» PROVIDED ENTRIES:
..........

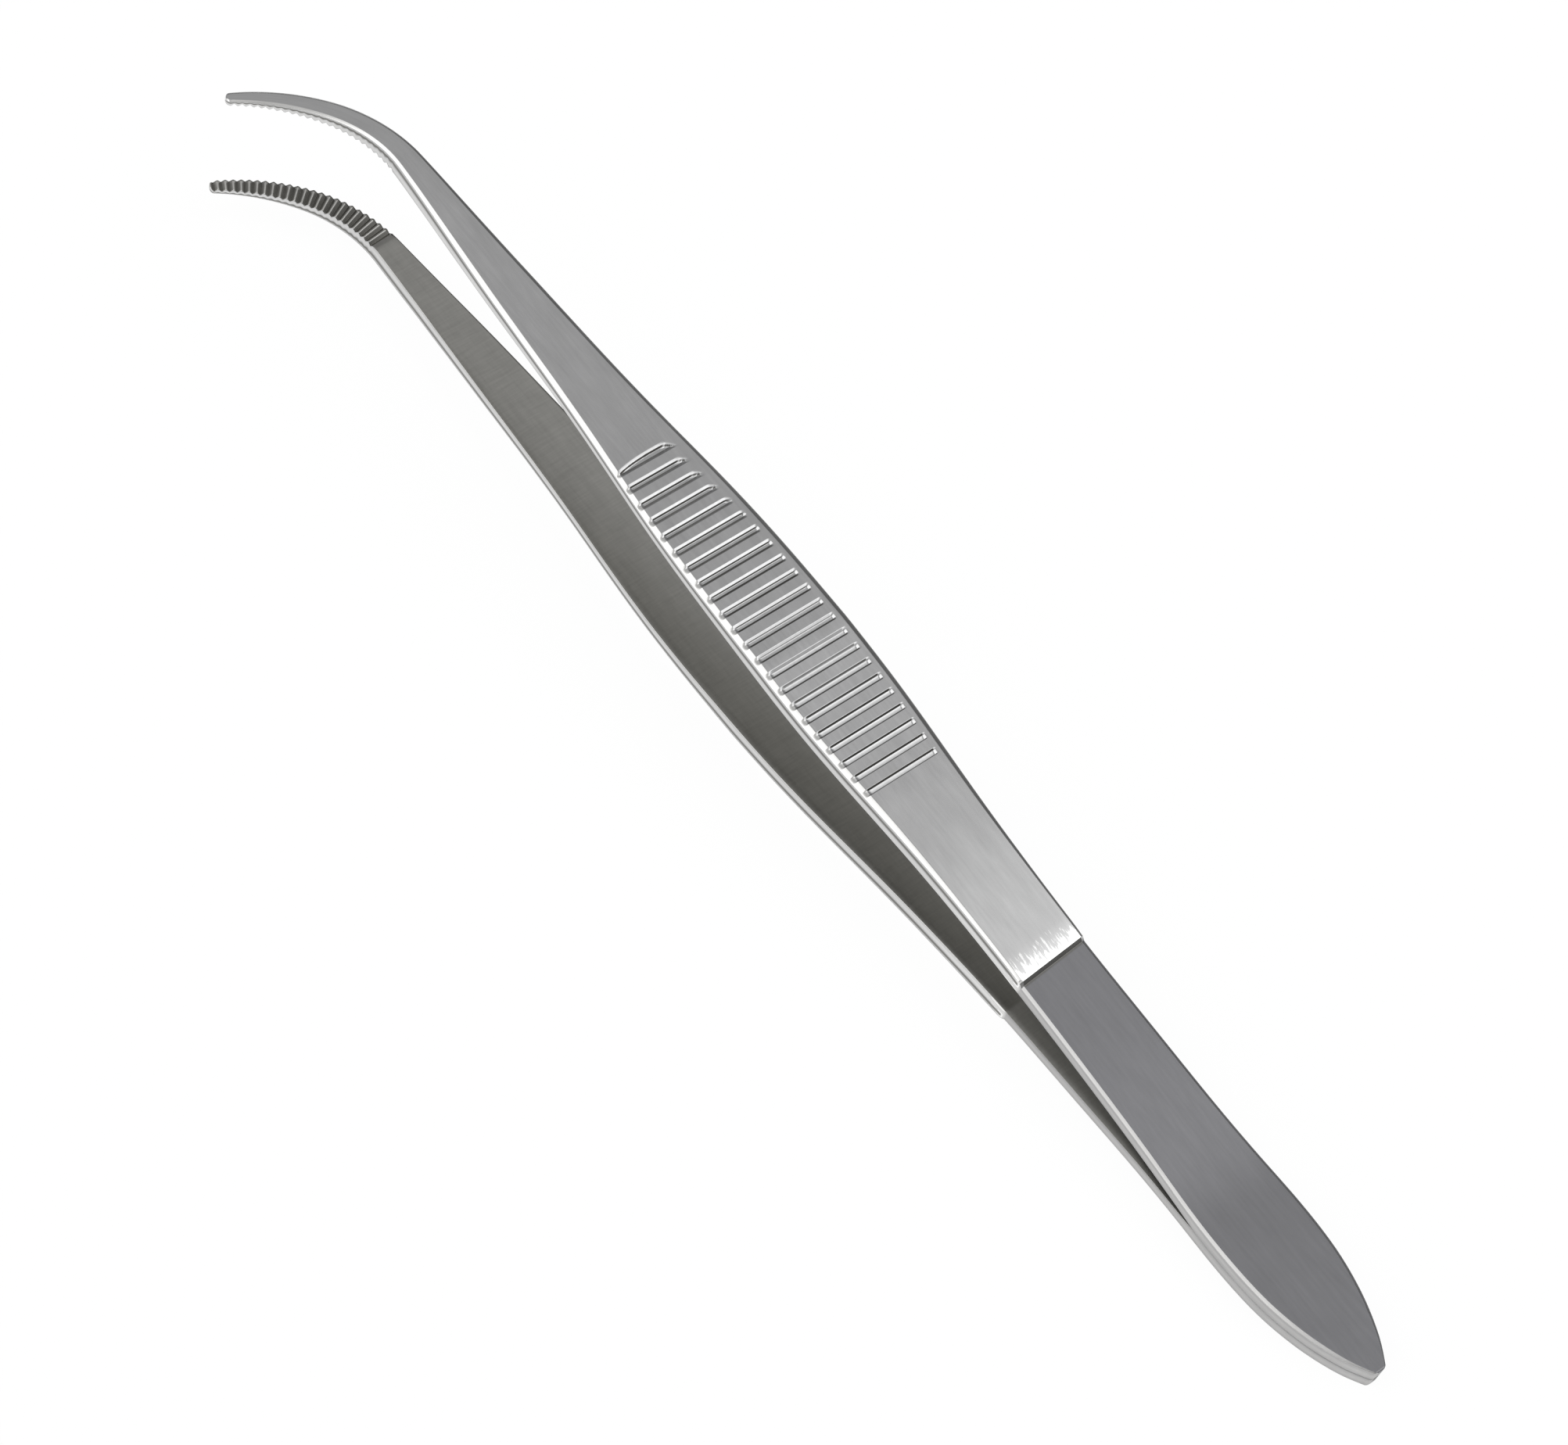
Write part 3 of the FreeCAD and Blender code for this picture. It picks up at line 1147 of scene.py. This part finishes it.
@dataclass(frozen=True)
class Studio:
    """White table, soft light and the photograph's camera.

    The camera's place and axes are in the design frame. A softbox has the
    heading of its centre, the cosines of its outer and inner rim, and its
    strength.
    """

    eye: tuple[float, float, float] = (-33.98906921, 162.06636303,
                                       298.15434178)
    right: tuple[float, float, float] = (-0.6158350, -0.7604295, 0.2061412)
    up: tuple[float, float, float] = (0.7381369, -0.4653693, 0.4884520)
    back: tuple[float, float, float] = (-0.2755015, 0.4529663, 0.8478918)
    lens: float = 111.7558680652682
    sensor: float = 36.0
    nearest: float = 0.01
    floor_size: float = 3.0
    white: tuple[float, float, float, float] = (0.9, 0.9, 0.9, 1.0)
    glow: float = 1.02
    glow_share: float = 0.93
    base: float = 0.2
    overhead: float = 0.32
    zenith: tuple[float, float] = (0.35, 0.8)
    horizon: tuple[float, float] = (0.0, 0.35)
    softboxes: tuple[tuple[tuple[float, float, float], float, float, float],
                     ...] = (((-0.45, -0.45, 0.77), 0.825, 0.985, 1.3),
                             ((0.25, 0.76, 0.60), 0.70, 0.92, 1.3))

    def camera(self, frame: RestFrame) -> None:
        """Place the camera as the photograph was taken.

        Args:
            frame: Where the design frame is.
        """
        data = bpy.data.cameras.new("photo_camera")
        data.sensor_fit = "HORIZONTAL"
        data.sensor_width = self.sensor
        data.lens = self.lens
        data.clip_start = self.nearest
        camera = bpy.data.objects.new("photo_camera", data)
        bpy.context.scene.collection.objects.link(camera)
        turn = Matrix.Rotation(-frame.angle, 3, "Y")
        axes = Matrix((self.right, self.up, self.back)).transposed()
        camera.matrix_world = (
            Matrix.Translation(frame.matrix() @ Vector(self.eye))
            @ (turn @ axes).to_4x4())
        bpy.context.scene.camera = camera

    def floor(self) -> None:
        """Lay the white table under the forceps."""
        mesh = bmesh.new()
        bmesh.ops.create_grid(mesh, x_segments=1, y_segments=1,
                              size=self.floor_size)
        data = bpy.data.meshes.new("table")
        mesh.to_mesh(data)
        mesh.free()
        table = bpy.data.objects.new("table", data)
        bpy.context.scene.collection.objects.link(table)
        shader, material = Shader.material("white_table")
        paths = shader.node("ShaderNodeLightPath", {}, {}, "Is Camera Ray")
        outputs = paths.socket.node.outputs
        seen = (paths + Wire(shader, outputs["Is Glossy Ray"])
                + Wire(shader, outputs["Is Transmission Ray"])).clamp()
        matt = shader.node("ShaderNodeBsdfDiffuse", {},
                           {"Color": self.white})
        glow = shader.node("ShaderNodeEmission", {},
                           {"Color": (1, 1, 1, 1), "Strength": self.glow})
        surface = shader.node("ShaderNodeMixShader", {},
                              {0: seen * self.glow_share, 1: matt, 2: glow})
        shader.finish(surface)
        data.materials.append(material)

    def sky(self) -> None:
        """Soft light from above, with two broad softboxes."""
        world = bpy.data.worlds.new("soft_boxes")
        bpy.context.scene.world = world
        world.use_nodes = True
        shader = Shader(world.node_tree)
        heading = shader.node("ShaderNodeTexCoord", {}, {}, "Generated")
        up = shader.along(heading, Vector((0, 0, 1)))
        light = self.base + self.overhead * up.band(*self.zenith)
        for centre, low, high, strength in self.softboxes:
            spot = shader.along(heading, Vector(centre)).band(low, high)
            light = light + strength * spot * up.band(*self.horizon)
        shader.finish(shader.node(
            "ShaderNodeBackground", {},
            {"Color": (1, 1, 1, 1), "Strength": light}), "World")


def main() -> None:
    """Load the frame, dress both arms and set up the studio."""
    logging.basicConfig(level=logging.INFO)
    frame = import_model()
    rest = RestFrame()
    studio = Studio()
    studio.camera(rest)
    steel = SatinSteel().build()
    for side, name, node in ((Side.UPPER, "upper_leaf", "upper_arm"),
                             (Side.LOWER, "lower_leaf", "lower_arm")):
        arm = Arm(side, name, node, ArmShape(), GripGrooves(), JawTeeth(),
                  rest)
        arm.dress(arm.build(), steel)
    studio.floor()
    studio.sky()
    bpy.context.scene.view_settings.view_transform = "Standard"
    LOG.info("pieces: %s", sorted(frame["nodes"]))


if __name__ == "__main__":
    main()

..........

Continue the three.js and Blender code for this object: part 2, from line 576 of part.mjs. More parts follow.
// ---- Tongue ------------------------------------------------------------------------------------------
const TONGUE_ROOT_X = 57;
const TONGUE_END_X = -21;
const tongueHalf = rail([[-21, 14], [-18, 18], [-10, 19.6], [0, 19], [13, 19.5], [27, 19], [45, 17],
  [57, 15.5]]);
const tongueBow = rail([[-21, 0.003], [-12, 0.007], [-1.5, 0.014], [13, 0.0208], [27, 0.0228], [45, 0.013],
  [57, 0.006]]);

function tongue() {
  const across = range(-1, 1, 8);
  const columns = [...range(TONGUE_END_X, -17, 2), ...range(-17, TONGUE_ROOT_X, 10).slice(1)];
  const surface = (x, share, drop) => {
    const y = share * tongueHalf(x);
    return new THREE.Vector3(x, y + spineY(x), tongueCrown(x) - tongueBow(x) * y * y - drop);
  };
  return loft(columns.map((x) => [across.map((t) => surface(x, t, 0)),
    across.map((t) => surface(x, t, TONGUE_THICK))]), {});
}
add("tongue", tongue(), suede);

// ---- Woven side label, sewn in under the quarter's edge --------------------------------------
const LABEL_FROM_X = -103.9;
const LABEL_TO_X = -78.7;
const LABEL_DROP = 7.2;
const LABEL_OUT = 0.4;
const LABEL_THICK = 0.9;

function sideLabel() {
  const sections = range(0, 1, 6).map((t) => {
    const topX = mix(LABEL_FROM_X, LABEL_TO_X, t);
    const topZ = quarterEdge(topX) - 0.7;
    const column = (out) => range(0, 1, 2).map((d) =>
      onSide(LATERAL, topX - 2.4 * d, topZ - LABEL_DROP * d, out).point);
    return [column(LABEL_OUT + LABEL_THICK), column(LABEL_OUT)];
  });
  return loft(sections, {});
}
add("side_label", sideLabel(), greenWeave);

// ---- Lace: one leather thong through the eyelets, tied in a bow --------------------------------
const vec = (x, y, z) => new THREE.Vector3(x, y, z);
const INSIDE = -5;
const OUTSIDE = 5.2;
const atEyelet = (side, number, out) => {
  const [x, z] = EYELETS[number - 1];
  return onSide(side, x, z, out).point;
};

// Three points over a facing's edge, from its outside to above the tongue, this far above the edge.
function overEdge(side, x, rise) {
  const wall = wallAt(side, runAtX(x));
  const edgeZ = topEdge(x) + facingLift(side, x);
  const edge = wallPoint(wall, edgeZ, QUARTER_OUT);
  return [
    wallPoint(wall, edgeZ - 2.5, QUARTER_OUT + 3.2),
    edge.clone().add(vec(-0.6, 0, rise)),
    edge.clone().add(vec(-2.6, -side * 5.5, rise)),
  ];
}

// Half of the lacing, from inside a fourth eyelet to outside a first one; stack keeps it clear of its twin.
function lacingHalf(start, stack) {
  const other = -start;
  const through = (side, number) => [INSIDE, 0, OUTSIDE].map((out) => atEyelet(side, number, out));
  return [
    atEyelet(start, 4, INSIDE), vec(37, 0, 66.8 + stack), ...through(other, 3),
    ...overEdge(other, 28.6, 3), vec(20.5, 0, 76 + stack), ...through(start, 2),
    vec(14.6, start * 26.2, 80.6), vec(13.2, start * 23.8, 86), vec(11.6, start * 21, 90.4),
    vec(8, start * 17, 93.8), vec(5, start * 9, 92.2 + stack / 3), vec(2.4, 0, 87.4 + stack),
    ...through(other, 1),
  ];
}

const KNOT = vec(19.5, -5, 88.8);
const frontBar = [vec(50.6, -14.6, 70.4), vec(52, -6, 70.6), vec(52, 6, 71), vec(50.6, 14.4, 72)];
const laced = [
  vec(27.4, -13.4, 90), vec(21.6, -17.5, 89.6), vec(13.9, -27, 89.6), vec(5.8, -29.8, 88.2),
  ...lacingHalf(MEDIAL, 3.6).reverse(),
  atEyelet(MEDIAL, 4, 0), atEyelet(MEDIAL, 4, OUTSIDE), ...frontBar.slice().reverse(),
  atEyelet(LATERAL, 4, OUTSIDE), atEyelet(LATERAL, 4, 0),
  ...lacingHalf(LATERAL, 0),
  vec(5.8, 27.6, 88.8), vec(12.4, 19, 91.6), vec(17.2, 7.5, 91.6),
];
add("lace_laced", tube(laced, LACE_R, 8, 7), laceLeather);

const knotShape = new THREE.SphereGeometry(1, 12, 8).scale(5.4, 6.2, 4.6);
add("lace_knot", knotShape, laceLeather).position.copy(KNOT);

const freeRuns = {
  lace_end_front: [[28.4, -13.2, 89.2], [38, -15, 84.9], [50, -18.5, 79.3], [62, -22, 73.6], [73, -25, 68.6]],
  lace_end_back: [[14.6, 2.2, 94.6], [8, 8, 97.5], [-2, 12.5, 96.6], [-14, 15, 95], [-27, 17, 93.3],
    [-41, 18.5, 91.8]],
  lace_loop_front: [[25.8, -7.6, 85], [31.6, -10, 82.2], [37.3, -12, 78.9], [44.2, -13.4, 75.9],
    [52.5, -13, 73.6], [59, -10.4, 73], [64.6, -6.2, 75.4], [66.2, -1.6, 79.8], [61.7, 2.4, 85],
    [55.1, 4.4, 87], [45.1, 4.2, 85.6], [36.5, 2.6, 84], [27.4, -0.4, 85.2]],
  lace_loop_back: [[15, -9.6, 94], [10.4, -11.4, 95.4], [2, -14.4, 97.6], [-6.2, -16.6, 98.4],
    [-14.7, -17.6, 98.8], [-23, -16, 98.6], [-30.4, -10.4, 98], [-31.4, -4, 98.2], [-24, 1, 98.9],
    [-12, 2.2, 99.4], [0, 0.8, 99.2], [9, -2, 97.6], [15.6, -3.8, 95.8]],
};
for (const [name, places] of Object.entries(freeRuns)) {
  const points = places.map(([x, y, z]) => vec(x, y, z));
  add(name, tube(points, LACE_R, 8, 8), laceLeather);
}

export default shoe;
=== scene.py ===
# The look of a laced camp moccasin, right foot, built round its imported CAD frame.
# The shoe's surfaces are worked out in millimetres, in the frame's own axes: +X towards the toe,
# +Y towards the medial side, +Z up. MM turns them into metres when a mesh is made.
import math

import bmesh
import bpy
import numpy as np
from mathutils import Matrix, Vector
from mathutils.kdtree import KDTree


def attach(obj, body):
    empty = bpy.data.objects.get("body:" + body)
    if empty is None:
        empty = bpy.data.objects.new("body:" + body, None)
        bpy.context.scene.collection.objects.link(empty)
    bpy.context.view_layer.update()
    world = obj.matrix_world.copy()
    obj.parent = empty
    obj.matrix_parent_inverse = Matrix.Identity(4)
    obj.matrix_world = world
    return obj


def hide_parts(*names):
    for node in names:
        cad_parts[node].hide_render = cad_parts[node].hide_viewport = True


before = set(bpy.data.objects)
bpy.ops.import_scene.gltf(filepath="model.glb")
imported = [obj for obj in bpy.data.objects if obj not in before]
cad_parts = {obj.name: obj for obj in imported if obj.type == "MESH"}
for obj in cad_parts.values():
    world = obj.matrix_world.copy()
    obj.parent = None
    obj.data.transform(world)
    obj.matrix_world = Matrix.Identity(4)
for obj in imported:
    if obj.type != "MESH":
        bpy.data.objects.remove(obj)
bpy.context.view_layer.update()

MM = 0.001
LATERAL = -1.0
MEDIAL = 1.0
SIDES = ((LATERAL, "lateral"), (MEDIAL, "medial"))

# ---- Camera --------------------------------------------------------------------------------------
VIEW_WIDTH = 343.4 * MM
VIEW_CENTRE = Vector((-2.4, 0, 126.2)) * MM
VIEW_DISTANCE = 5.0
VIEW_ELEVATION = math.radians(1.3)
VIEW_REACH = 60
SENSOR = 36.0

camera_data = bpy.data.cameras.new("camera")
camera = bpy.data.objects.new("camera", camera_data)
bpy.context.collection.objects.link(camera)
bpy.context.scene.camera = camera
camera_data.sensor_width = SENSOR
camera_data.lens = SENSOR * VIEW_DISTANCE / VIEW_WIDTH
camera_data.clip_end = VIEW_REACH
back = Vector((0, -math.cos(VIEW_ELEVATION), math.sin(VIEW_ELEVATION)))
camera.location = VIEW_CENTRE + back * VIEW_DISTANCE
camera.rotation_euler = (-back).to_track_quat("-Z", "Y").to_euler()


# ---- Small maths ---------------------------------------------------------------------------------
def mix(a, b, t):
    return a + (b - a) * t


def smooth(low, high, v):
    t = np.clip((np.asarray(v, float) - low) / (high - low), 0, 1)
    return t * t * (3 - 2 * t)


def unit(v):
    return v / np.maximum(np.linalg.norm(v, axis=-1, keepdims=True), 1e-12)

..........

Retype the records above, but only those lines that fall between the line containing "for (const [name, places]" and the line containing "for node in", with both of those lines included, exactly as written.

for (const [name, places] of Object.entries(freeRuns)) {
  const points = places.map(([x, y, z]) => vec(x, y, z));
  add(name, tube(points, LACE_R, 8, 8), laceLeather);
}

export default shoe;
=== scene.py ===
# The look of a laced camp moccasin, right foot, built round its imported CAD frame.
# The shoe's surfaces are worked out in millimetres, in the frame's own axes: +X towards the toe,
# +Y towards the medial side, +Z up. MM turns them into metres when a mesh is made.
import math

import bmesh
import bpy
import numpy as np
from mathutils import Matrix, Vector
from mathutils.kdtree import KDTree


def attach(obj, body):
    empty = bpy.data.objects.get("body:" + body)
    if empty is None:
        empty = bpy.data.objects.new("body:" + body, None)
        bpy.context.scene.collection.objects.link(empty)
    bpy.context.view_layer.update()
    world = obj.matrix_world.copy()
    obj.parent = empty
    obj.matrix_parent_inverse = Matrix.Identity(4)
    obj.matrix_world = world
    return obj


def hide_parts(*names):
    for node in names:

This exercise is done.